Set down exactly, please, each line from the one containing "slit_length = ANCHOR_LENGTH" through the one containing "imported = [obj", both lines included, and no other line.

BEGIN Data section

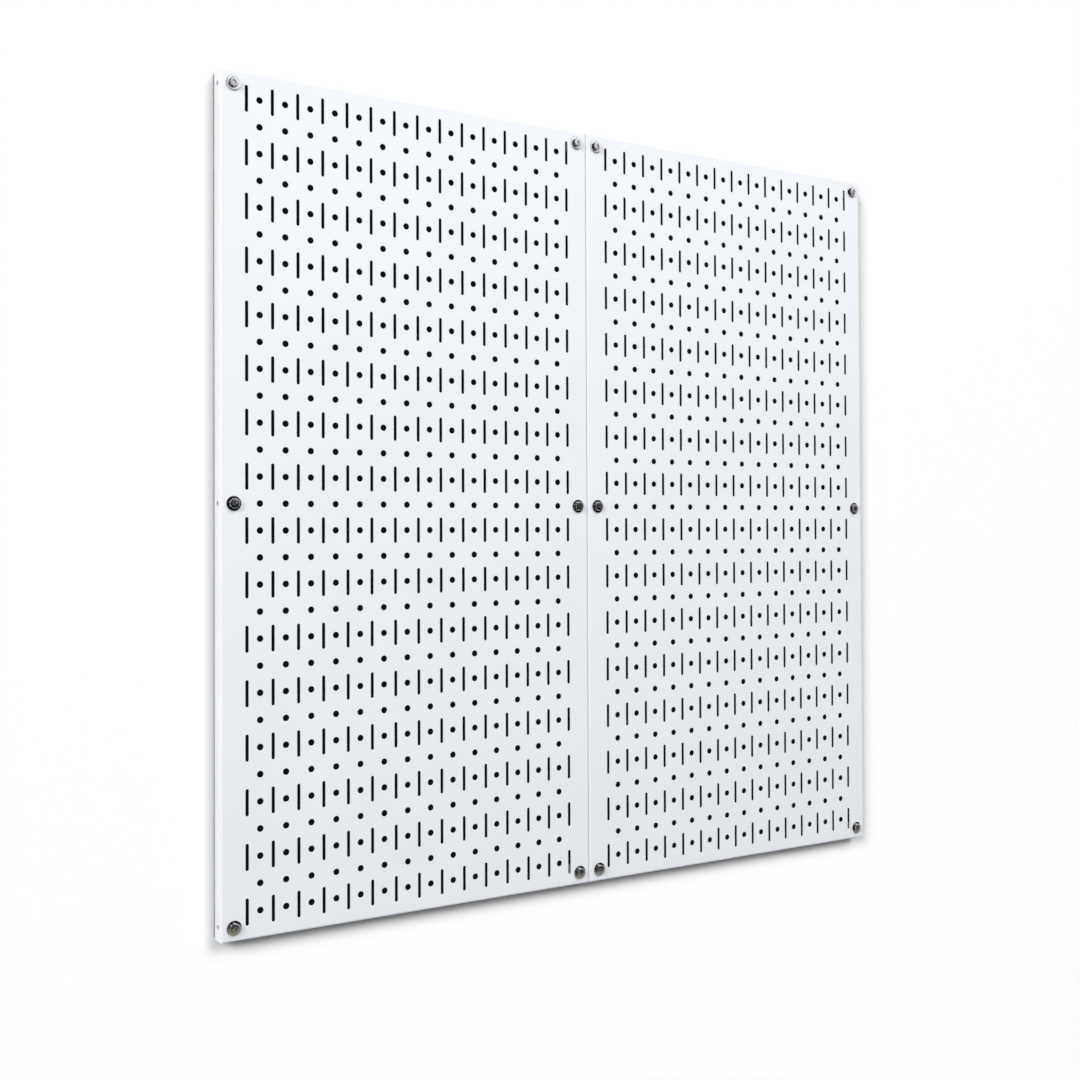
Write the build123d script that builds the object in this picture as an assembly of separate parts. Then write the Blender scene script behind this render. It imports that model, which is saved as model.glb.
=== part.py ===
from build123d import *
import os

# A pegboard tool wall: two folded sheet-steel pegboard panels side by side on a wall, each held by
# six pan-head screws with flat washers, driven into plastic anchors in the wall behind.
#
# Frame, in millimetres: +X to the viewer's right, +Y into the wall, +Z up. Y = 0 is the wall's
# surface, on which the panels' flanges rest. The origin is on it, between the two panels, at
# mid-height.

INCH = 25.4

# Panels
PANEL_PITCH = 16 * INCH  # from one panel's centre to the next
PANEL_GAP = 0.4  # hairline left between the two panels
PANEL_WIDTH = PANEL_PITCH - PANEL_GAP
PANEL_HEIGHT = 32 * INCH
PANEL_DEPTH = 0.75 * INCH  # front face to flange rim
SHEET = 1.0  # steel sheet with its powder coat
BEND_RADIUS = 2.0  # outside of the fold
CORNER_SLIT = 0.4  # gap where two flanges meet
CORNER_RELIEF_RADIUS = 1.1  # round notch that ends the slit at the fold
SLIT_REACH = 4 * BEND_RADIUS  # how far the slitting cutter reaches either side of a corner

# Perforation: columns of upright slots, with columns of round peg holes between them
PITCH = 1.0 * INCH
SLOT_COLUMNS = 15
SLOT_ROWS = 16
SLOT_ROW_PITCH = 2 * PITCH
SLOT_LENGTH = 1.0 * INCH  # end to end
SLOT_WIDTH = 0.125 * INCH
PEG_COLUMNS = 14
PEG_ROWS = 31
PEG_HOLE_RADIUS = 0.125 * INCH

# Mounting holes in the face, and joining holes in the side flanges
EDGE_DISTANCE = 0.5 * INCH
MOUNTING_X = PANEL_PITCH / 2 - EDGE_DISTANCE
MOUNTING_Z = PANEL_HEIGHT / 2 - EDGE_DISTANCE
MOUNTING_HOLE_RADIUS = 0.125 * INCH
JOINING_HOLE_RADIUS = 2.5

# Flat washer, USS number 10
WASHER_RADIUS = 0.5625 * INCH / 2
WASHER_BORE_RADIUS = 0.25 * INCH / 2
WASHER_THICKNESS = 1.2
WASHER_EDGE_ROUND = 0.25

# Pan-head screw, number 10 x 2 in, number 2 cross recess
HEAD_RADIUS = 0.373 * INCH / 2
HEAD_HEIGHT = 0.133 * INCH
SHOULDER_RADIUS = 0.6  # rounding between the straight side and the crown
CROWN_SAG = 0.15  # the crown is nearly flat
SCREW_LENGTH = 2.0 * INCH  # under the head
THREAD_RADIUS = 2.4
CORE_RADIUS = 1.65
THREAD_PITCH = INCH / 13
THREAD_CREST = 0.25  # width of the thread at its top
THREAD_ROOT = 1.1  # width of the thread where it meets the core
THREAD_OVERLAP = 0.25  # how deep the thread is rooted in the core
THREAD_START_ANGLE = 50  # degrees round the shank, clear of the core's own seam
PLAIN_NECK = 3.0  # unthreaded length under the head
POINT_LENGTH = 6.0
RECESS_SPAN = 5.1
RECESS_WING = 1.3
RECESS_DEPTH = 2.4
RECESS_TAPER = 6.5  # degrees

# Plastic wall anchor
ANCHOR_LENGTH = 1.25 * INCH
ANCHOR_RADIUS = 4.0
ANCHOR_BORE_RADIUS = THREAD_RADIUS + 0.05
ANCHOR_COLLAR_RADIUS = 5.4
ANCHOR_COLLAR = 0.8
ANCHOR_PLAIN_LENGTH = 12.0
BARB_COUNT = 5
BARB_PITCH = 3.0
BARB_DEPTH = 0.45
ANCHOR_TIP_RADIUS = 2.9
ANCHOR_SLIT = 0.9
ANCHOR_SLIT_START = 8.0

CUT_MARGIN = 1.0  # how far a cutter runs past the surface that it opens
FRONT_Y = -PANEL_DEPTH
HEAD_SEAT_Y = FRONT_Y - WASHER_THICKNESS


def upright(y):
    """A sketch plane facing the room at depth y, with local x to the right and local y up."""
    return Plane(origin=(0, y, 0), x_dir=(1, 0, 0), z_dir=(0, -1, 0))


def turned(profile_points):
    """The solid made by turning an outline of (radius, y) points about the Y axis."""
    outline = Polyline(*[(radius, y) for radius, y in profile_points], close=True)
    return revolve(make_face(outline), axis=Axis.Y)


def circle_wire(x, z, radius):
    return Wire.make_circle(radius, Plane(origin=(x, FRONT_Y, z), z_dir=(0, -1, 0)))


def slot_wire(x, z):
    sketch = upright(FRONT_Y) * Pos(x, z) * Rot(0, 0, 90) * SlotOverall(SLOT_LENGTH, SLOT_WIDTH)
    return sketch.face().outer_wire()


def centred(count, pitch):
    """Places of count things in a row, evenly spaced about zero."""
    return [(i - (count - 1) / 2) * pitch for i in range(count)]


def face_openings():
    """Wires of every opening in one panel's face, about the panel's centre."""
    openings = []
    for x in centred(SLOT_COLUMNS, PITCH):
        for z in centred(SLOT_ROWS, SLOT_ROW_PITCH):
            openings.append(slot_wire(x, z))
    for x in centred(PEG_COLUMNS, PITCH):
        for z in centred(PEG_ROWS, PITCH):
            openings.append(circle_wire(x, z, PEG_HOLE_RADIUS))
    for x in (-MOUNTING_X, MOUNTING_X):
        for z in (-MOUNTING_Z, 0, MOUNTING_Z):
            openings.append(circle_wire(x, z, MOUNTING_HOLE_RADIUS))
    return openings


def folded_block(inset, fold_radius, back_y):
    """A block inside the panel's outline by inset, with its four front edges rounded."""
    front = FRONT_Y + inset
    block = Pos(0, (front + back_y) / 2, 0) * Box(
        PANEL_WIDTH - 2 * inset, back_y - front, PANEL_HEIGHT - 2 * inset
    )
    front_edges = block.faces().sort_by(Axis.Y)[0].edges()
    return fillet(front_edges, fold_radius)


def flanges():
    """The four folds and flanges of a panel, without its flat face."""
    tray = folded_block(0, BEND_RADIUS, 0)
    tray -= folded_block(SHEET, BEND_RADIUS - SHEET, CUT_MARGIN)
    flat = Pos(0, FRONT_Y, 0) * Box(
        PANEL_WIDTH - 2 * BEND_RADIUS, 2 * BEND_RADIUS, PANEL_HEIGHT - 2 * BEND_RADIUS
    )
    tray -= flat

    slit_depth = PANEL_DEPTH - BEND_RADIUS
    slit = Box(SLIT_REACH, slit_depth, CORNER_SLIT)
    relief = Cylinder(CORNER_RELIEF_RADIUS, SHEET)
    relief_y = FRONT_Y + BEND_RADIUS + CORNER_RELIEF_RADIUS
    for side in (-1, 1):
        for end in (-1, 1):
            x = side * PANEL_WIDTH / 2
            z = end * PANEL_HEIGHT / 2
            tray -= Pos(x, -slit_depth / 2, z) * Rot(0, -45 * side * end, 0) * slit
            tray -= Pos(x - side * SHEET / 2, relief_y, z) * Rot(0, 90, 0) * relief
            tray -= Pos(x, relief_y, z - end * SHEET / 2) * relief

    joining_drill = Rot(0, 90, 0) * Cylinder(JOINING_HOLE_RADIUS, PANEL_WIDTH + CUT_MARGIN)
    for z in (-MOUNTING_Z, 0, MOUNTING_Z):
        tray -= Pos(0, FRONT_Y / 2, z) * joining_drill
    return tray


def panel():
    """One panel, about its own centre: a perforated face with a flange folded back on each side."""
    flat_width = PANEL_WIDTH - 2 * BEND_RADIUS
    flat_height = PANEL_HEIGHT - 2 * BEND_RADIUS
    outline = Wire.make_rect(flat_width, flat_height, upright(FRONT_Y))
    perforated = Face(outline, face_openings())
    plate = extrude(perforated, amount=SHEET, dir=(0, 1, 0))
    return plate + flanges()


def washer():
    """A flat washer with its rim slightly rounded, seated on the front face."""
    front = HEAD_SEAT_Y
    back = FRONT_Y
    edge = WASHER_EDGE_ROUND
    return turned([
        (WASHER_BORE_RADIUS, back),
        (WASHER_RADIUS - edge, back),
        (WASHER_RADIUS, back - edge),
        (WASHER_RADIUS, front + edge),
        (WASHER_RADIUS - edge, front),
        (WASHER_BORE_RADIUS, front),
    ])


def screw_head():
    """A pan head: a straight side, a small shoulder, a nearly flat crown and a cross recess."""
    top = HEAD_SEAT_Y - HEAD_HEIGHT
    crown_radius = HEAD_RADIUS - SHOULDER_RADIUS
    crown_edge = top + CROWN_SAG
    shoulder_end = crown_edge + SHOULDER_RADIUS
    shoulder = CenterArc((crown_radius, shoulder_end), SHOULDER_RADIUS, start_angle=270, arc_size=90)
    crown = ThreePointArc((0, top), (crown_radius / 2, top + CROWN_SAG / 4), (crown_radius, crown_edge))
    outline = [
        Line((0, HEAD_SEAT_Y), (HEAD_RADIUS, HEAD_SEAT_Y)),
        Line((HEAD_RADIUS, HEAD_SEAT_Y), (HEAD_RADIUS, shoulder_end)),
        shoulder,
        crown,
        Line((0, top), (0, HEAD_SEAT_Y)),
    ]
    head = revolve(make_face(outline), axis=Axis.Y)
    cross = Rectangle(RECESS_SPAN, RECESS_WING) + Rectangle(RECESS_WING, RECESS_SPAN)
    mouth = Plane(origin=(0, top, 0), x_dir=(1, 0, 0), z_dir=(0, 1, 0)) * cross
    recess = extrude(mouth, amount=RECESS_DEPTH, taper=RECESS_TAPER)
    return head - recess


def thread(start, end):
    """A helical ridge round the screw's core, from depth start to depth end."""
    path_plane = Plane(origin=(0, start, 0), x_dir=(1, 0, 0), z_dir=(0, 1, 0))
    helix = path_plane * Helix(pitch=THREAD_PITCH, height=end - start, radius=CORE_RADIUS)
    section = Plane(origin=helix @ 0, x_dir=(1, 0, 0), z_dir=helix % 0) * make_face(Polyline(
        (-THREAD_OVERLAP, -THREAD_ROOT / 2),
        (THREAD_RADIUS - CORE_RADIUS, -THREAD_CREST / 2),
        (THREAD_RADIUS - CORE_RADIUS, THREAD_CREST / 2),
        (-THREAD_OVERLAP, THREAD_ROOT / 2),
        close=True,
    ))
    return Rot(0, THREAD_START_ANGLE, 0) * sweep(section, path=helix, is_frenet=True)


def screw():
    """A pan-head screw with its head on the washer and its point in the wall."""
    tip = HEAD_SEAT_Y + SCREW_LENGTH
    point_start = tip - POINT_LENGTH
    shank = turned([
        (0, HEAD_SEAT_Y),
        (CORE_RADIUS, HEAD_SEAT_Y),
        (CORE_RADIUS, point_start),
        (0, tip),
    ])
    plain = screw_head() + shank
    threaded = plain + thread(HEAD_SEAT_Y + PLAIN_NECK, point_start)
    assert threaded.volume > 1.1 * plain.volume, "the thread is missing"
    return threaded


def anchor():
    """A split plastic anchor: collar, plain barrel, barbed legs and a blunt tip."""
    profile = [
        (ANCHOR_BORE_RADIUS, -ANCHOR_COLLAR),
        (ANCHOR_COLLAR_RADIUS, -ANCHOR_COLLAR),
        (ANCHOR_COLLAR_RADIUS, 0),
        (ANCHOR_RADIUS, 0),
        (ANCHOR_RADIUS, ANCHOR_PLAIN_LENGTH),
    ]
    for i in range(BARB_COUNT):
        start = ANCHOR_PLAIN_LENGTH + i * BARB_PITCH
        profile.append((ANCHOR_RADIUS - BARB_DEPTH, start))
        profile.append((ANCHOR_RADIUS, start + BARB_PITCH))
    profile.append((ANCHOR_TIP_RADIUS, ANCHOR_LENGTH))
    profile.append((ANCHOR_BORE_RADIUS, ANCHOR_LENGTH))
    body = turned(profile)

    slit_length = ANCHOR_LENGTH + CUT_MARGIN - ANCHOR_SLIT_START
    slit = Pos(0, ANCHOR_SLIT_START + slit_length / 2, 0) * Box(
        ANCHOR_SLIT, slit_length, 4 * ANCHOR_RADIUS
    )
    return body - slit


def save(shape, name, x=0.0, z=0.0):
    """Writes one sub-part, moved to its place on the wall."""
    solids = shape.solids()
    assert len(solids) == 1, f"{name} has {len(solids)} solids"
    export_step(Pos(x, 0, z) * solids[0], f"parts/{name}.step")


os.makedirs("parts", exist_ok=True)

one_panel = panel()
one_washer = washer()
one_screw = screw()
one_anchor = anchor()

rows = {"top": MOUNTING_Z, "middle": 0.0, "bottom": -MOUNTING_Z}
for panel_name, panel_x in (("left", -PANEL_PITCH / 2), ("right", PANEL_PITCH / 2)):
    save(one_panel, f"{panel_name}_panel", panel_x)
    for column_name, column_x in (("left", -MOUNTING_X), ("right", MOUNTING_X)):
        for row_name, row_z in rows.items():
            place = f"{panel_name}_panel_{row_name}_{column_name}"
            save(one_screw, f"screw_{place}", panel_x + column_x, row_z)
            save(one_washer, f"washer_{place}", panel_x + column_x, row_z)
            save(one_anchor, f"wall_anchor_{place}", panel_x + column_x, row_z)
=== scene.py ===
import math
import random

import bmesh
import bpy
from mathutils import Matrix, Vector
from mathutils.geometry import delaunay_2d_cdt


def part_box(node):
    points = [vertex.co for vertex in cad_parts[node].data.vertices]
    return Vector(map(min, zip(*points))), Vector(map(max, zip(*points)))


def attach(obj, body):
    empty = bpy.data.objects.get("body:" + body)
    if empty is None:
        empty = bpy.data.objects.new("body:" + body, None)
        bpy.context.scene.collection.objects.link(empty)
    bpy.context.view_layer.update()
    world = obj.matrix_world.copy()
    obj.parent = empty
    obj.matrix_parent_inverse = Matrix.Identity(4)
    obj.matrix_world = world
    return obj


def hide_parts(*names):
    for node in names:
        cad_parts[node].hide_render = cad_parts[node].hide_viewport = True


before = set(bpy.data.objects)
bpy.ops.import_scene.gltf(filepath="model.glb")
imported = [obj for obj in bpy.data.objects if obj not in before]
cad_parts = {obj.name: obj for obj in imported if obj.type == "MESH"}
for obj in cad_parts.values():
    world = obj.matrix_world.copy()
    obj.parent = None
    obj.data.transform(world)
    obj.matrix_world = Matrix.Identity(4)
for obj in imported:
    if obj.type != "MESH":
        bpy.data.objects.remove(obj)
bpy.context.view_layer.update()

random.seed(32)

# ---------------------------------------------------------------- sizes of the panels, in metres

INCH = 0.0254
MM = 0.001
BODY = "root"

NOMINAL_WIDTH = 16 * INCH
NOMINAL_HEIGHT = 32 * INCH
SHEET = 1.0 * MM
BEND_RADIUS = 2.0 * MM  # outside of the fold
EDGE_ROUND = 0.2 * MM  # coating flowed over each cut edge
CORNER_SLIT = 0.4 * MM
CORNER_RELIEF = 1.1 * MM  # radius of the round end of a corner slit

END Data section

■ **Exercise answer**
    slit_length = ANCHOR_LENGTH + CUT_MARGIN - ANCHOR_SLIT_START
    slit = Pos(0, ANCHOR_SLIT_START + slit_length / 2, 0) * Box(
        ANCHOR_SLIT, slit_length, 4 * ANCHOR_RADIUS
    )
    return body - slit


def save(shape, name, x=0.0, z=0.0):
    """Writes one sub-part, moved to its place on the wall."""
    solids = shape.solids()
    assert len(solids) == 1, f"{name} has {len(solids)} solids"
    export_step(Pos(x, 0, z) * solids[0], f"parts/{name}.step")


os.makedirs("parts", exist_ok=True)

one_panel = panel()
one_washer = washer()
one_screw = screw()
one_anchor = anchor()

rows = {"top": MOUNTING_Z, "middle": 0.0, "bottom": -MOUNTING_Z}
for panel_name, panel_x in (("left", -PANEL_PITCH / 2), ("right", PANEL_PITCH / 2)):
    save(one_panel, f"{panel_name}_panel", panel_x)
    for column_name, column_x in (("left", -MOUNTING_X), ("right", MOUNTING_X)):
        for row_name, row_z in rows.items():
            place = f"{panel_name}_panel_{row_name}_{column_name}"
            save(one_screw, f"screw_{place}", panel_x + column_x, row_z)
            save(one_washer, f"washer_{place}", panel_x + column_x, row_z)
            save(one_anchor, f"wall_anchor_{place}", panel_x + column_x, row_z)
=== scene.py ===
import math
import random

import bmesh
import bpy
from mathutils import Matrix, Vector
from mathutils.geometry import delaunay_2d_cdt


def part_box(node):
    points = [vertex.co for vertex in cad_parts[node].data.vertices]
    return Vector(map(min, zip(*points))), Vector(map(max, zip(*points)))


def attach(obj, body):
    empty = bpy.data.objects.get("body:" + body)
    if empty is None:
        empty = bpy.data.objects.new("body:" + body, None)
        bpy.context.scene.collection.objects.link(empty)
    bpy.context.view_layer.update()
    world = obj.matrix_world.copy()
    obj.parent = empty
    obj.matrix_parent_inverse = Matrix.Identity(4)
    obj.matrix_world = world
    return obj


def hide_parts(*names):
    for node in names:
        cad_parts[node].hide_render = cad_parts[node].hide_viewport = True


before = set(bpy.data.objects)
bpy.ops.import_scene.gltf(filepath="model.glb")
imported = [obj for obj in bpy.data.objects if obj not in before]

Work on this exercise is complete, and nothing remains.